Charrandass Persaud said that he received multiple threats to his life, including from a sitting government minister before the vote, that she would kill anyone who crossed the floor, by throwing them off the rail.
This country and its leaders have a demented, deluded concept of what democracy really is. It shows, from the news that the opposition circulated a memo to their MPs that they shouldn’t vote their conscience, to the evidence on parliament’s video recordings that Charrandass Persaud was physically assaulted and threatened moments after he finally decided to exercise his conscience after three years, as he claimed.
Later, the next day, Minister within the Ministry of Natural Resources, Simona Broomes went live on Facebook and spoke about how people’s rights were trampled upon during the PPP/C’s time as government, and then commended her government for allowing Charrandass Persaud to leave safely. Imagine the bar being so low that the Guyanese people are made to think that it is a commendable accomplishment that they did not hurt a man for speaking his truth. Is this democracy?
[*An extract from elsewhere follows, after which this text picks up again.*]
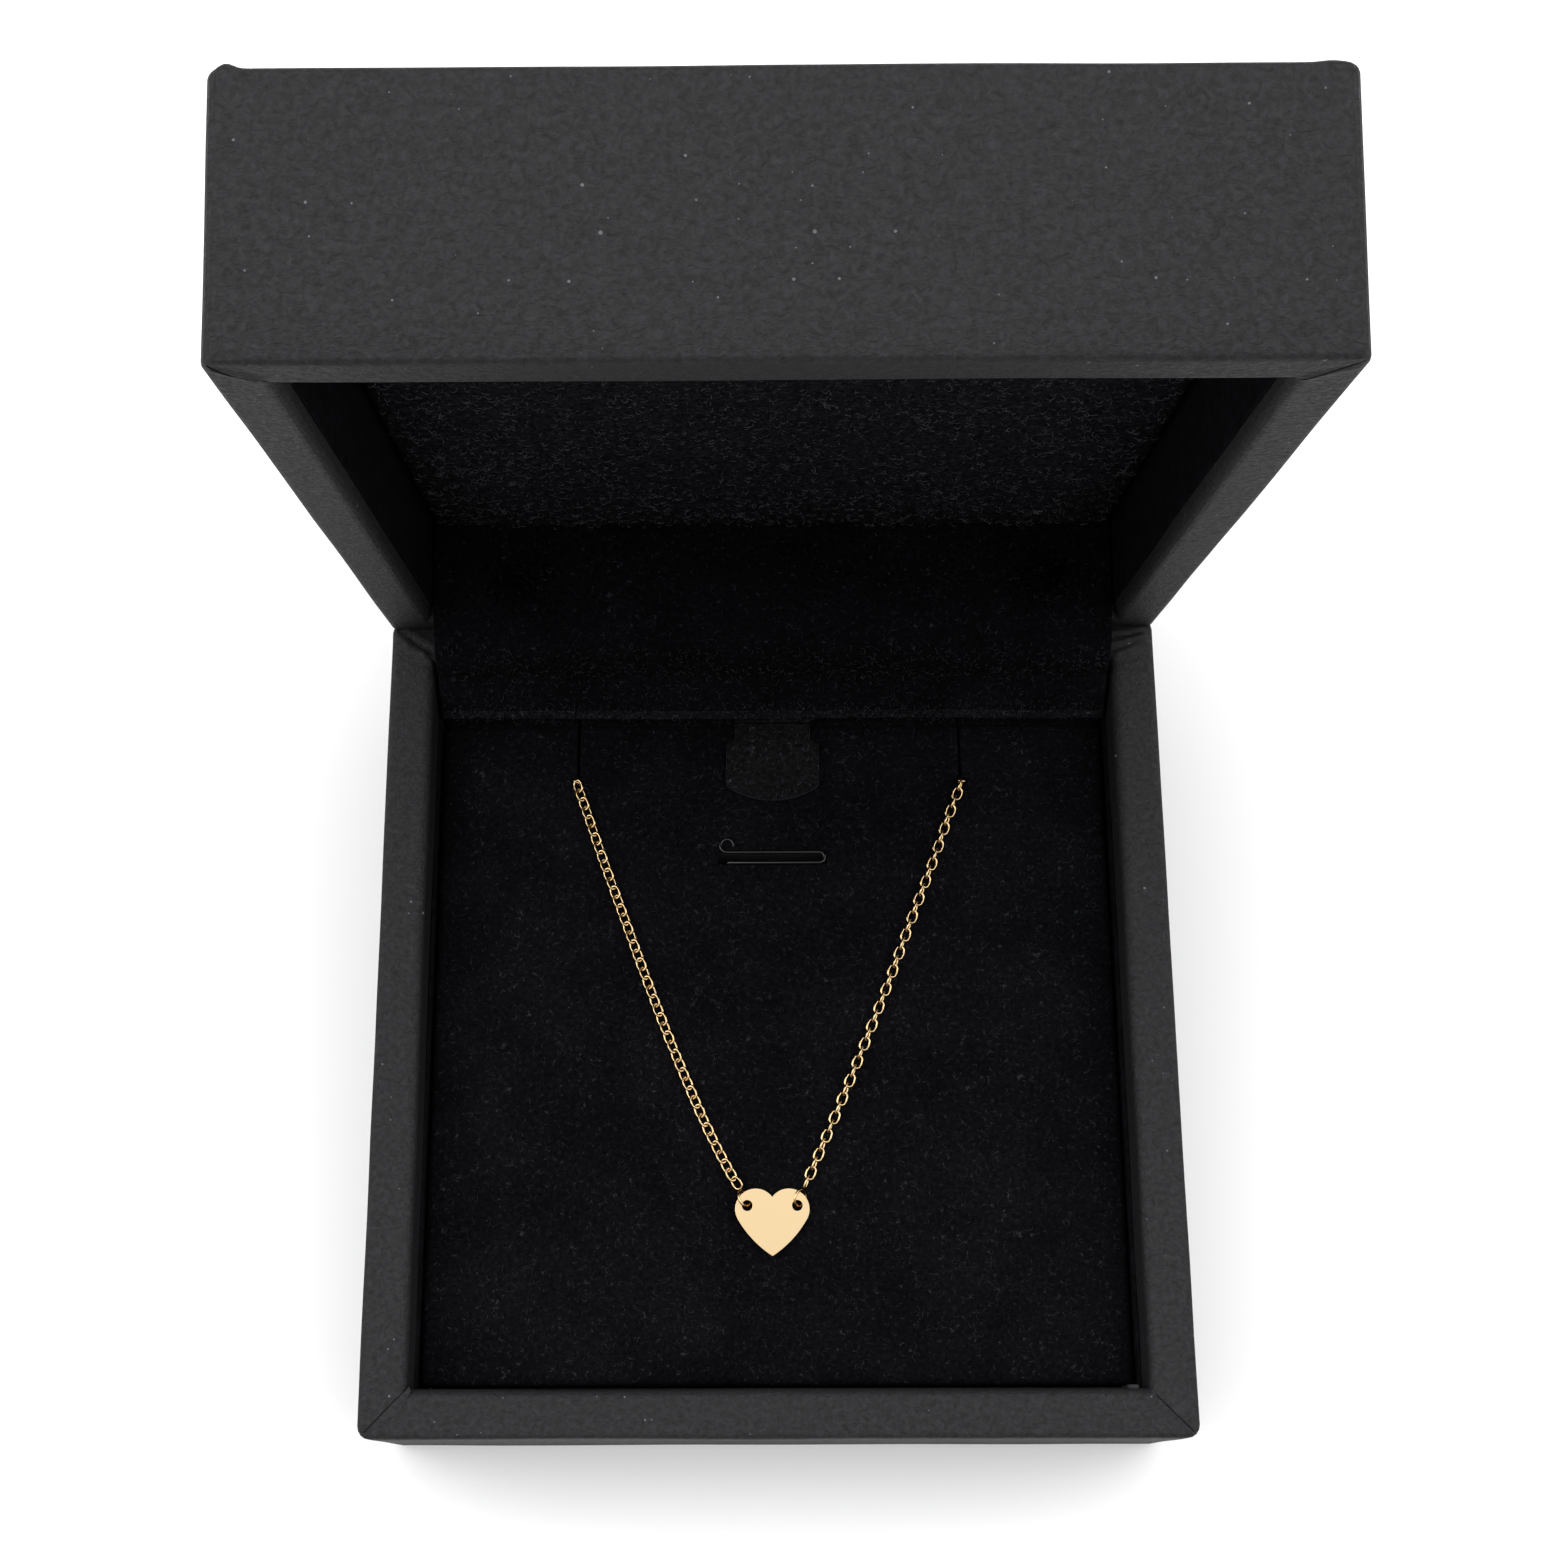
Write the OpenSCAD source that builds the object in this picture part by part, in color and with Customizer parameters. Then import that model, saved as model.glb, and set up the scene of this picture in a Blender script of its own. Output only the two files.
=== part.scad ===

Leaders on both sides of the political divide MUST step out of their own way, and listen more to the demographics that they haven’t made themselves comfortable pandering to, instead of only recognising the suffering of Guyanese people, when they are the opposition. There is much more to be done.
Regardless of the reason why he voted the way he did, Charrandass Persaud’s vote is a message to all of our politicians that none of them is a celebrity or monarch. They are not untouchable or immovable. They are servants of the people of Guyana, and they are subjects to the will of the people. Not just during the election period, but every single day they serve in public office.